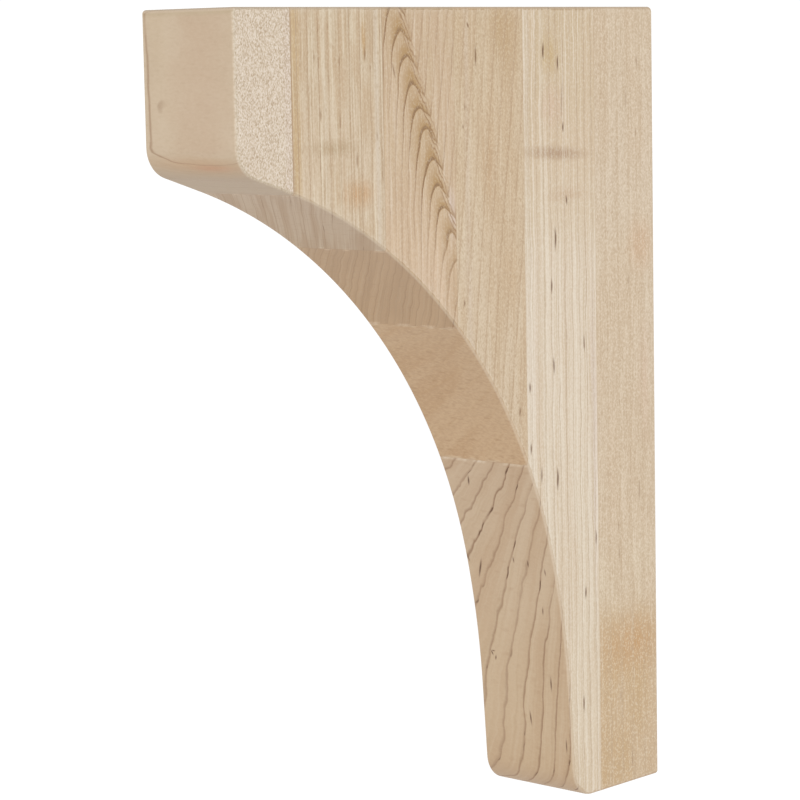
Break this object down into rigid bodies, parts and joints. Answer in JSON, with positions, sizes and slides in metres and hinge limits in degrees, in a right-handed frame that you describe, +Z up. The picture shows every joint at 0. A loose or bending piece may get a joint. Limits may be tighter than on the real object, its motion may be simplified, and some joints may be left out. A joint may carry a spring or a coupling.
{
  "type": "wooden corbel bracket",
  "caption": "Plain wooden corbel bracket with a concave underside, edge-glued from upright maple staves, to hold up a counter, shelf or mantel against a wall.",
  "frame": {"origin": "centre of the flat back face that goes against the wall", "axes": "+Y into the wall, so the nose points to -Y; +Z up, towards what the bracket carries; +X across the bracket, to the right of someone facing the wall"},
  "size_m": [0.0508, 0.254, 0.343],
  "materials": {
    "quartersawn_maple": "sanded, unfinished, ray fleck",
    "straight_maple": "sanded, unfinished, fine straight grain",
    "plain_sawn_maple": "sanded, unfinished, cathedral grain",
    "pale_maple": "sanded, unfinished, pale with brown lines"
  },
  "bodies": {
    "root": {"nose_stave": "quartersawn_maple", "upper_stave": "straight_maple", "middle_stave": "plain_sawn_maple", "lower_stave": "straight_maple", "foot_stave": "pale_maple", "wall_stave": "straight_maple"}
  },
  "joints": []
}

····················

**GOAL**: Write out the whole listing again. Match it word for word.

**SOLUTION FOR THIS TASK**:
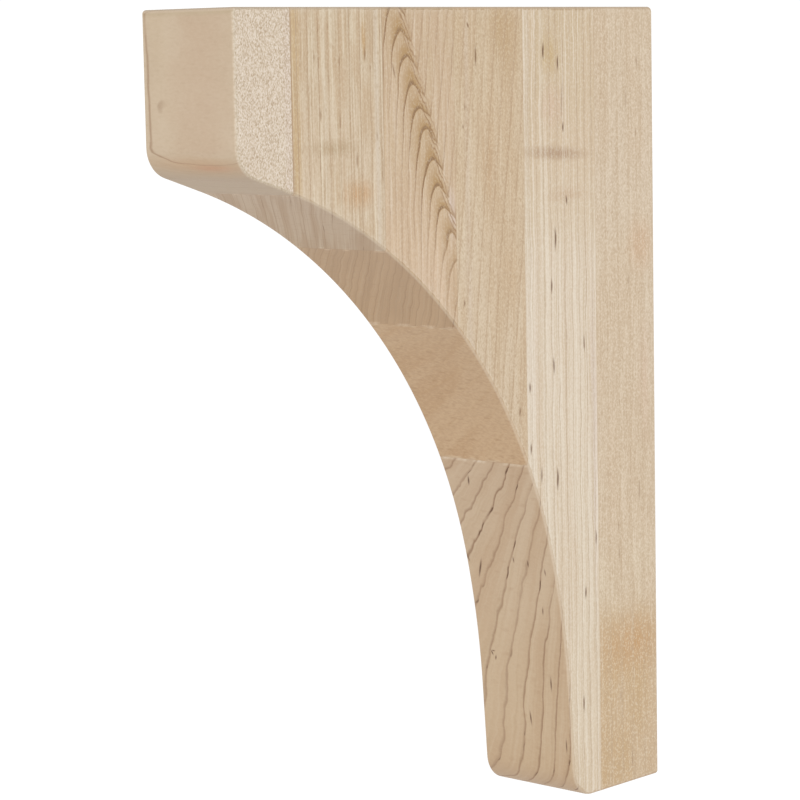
Break this object down into rigid bodies, parts and joints. Answer in JSON, with positions, sizes and slides in metres and hinge limits in degrees, in a right-handed frame that you describe, +Z up. The picture shows every joint at 0. A loose or bending piece may get a joint. Limits may be tighter than on the real object, its motion may be simplified, and some joints may be left out. A joint may carry a spring or a coupling.
{
  "type": "wooden corbel bracket",
  "caption": "Plain wooden corbel bracket with a concave underside, edge-glued from upright maple staves, to hold up a counter, shelf or mantel against a wall.",
  "frame": {"origin": "centre of the flat back face that goes against the wall", "axes": "+Y into the wall, so the nose points to -Y; +Z up, towards what the bracket carries; +X across the bracket, to the right of someone facing the wall"},
  "size_m": [0.0508, 0.254, 0.343],
  "materials": {
    "quartersawn_maple": "sanded, unfinished, ray fleck",
    "straight_maple": "sanded, unfinished, fine straight grain",
    "plain_sawn_maple": "sanded, unfinished, cathedral grain",
    "pale_maple": "sanded, unfinished, pale with brown lines"
  },
  "bodies": {
    "root": {"nose_stave": "quartersawn_maple", "upper_stave": "straight_maple", "middle_stave": "plain_sawn_maple", "lower_stave": "straight_maple", "foot_stave": "pale_maple", "wall_stave": "straight_maple"}
  },
  "joints": []
}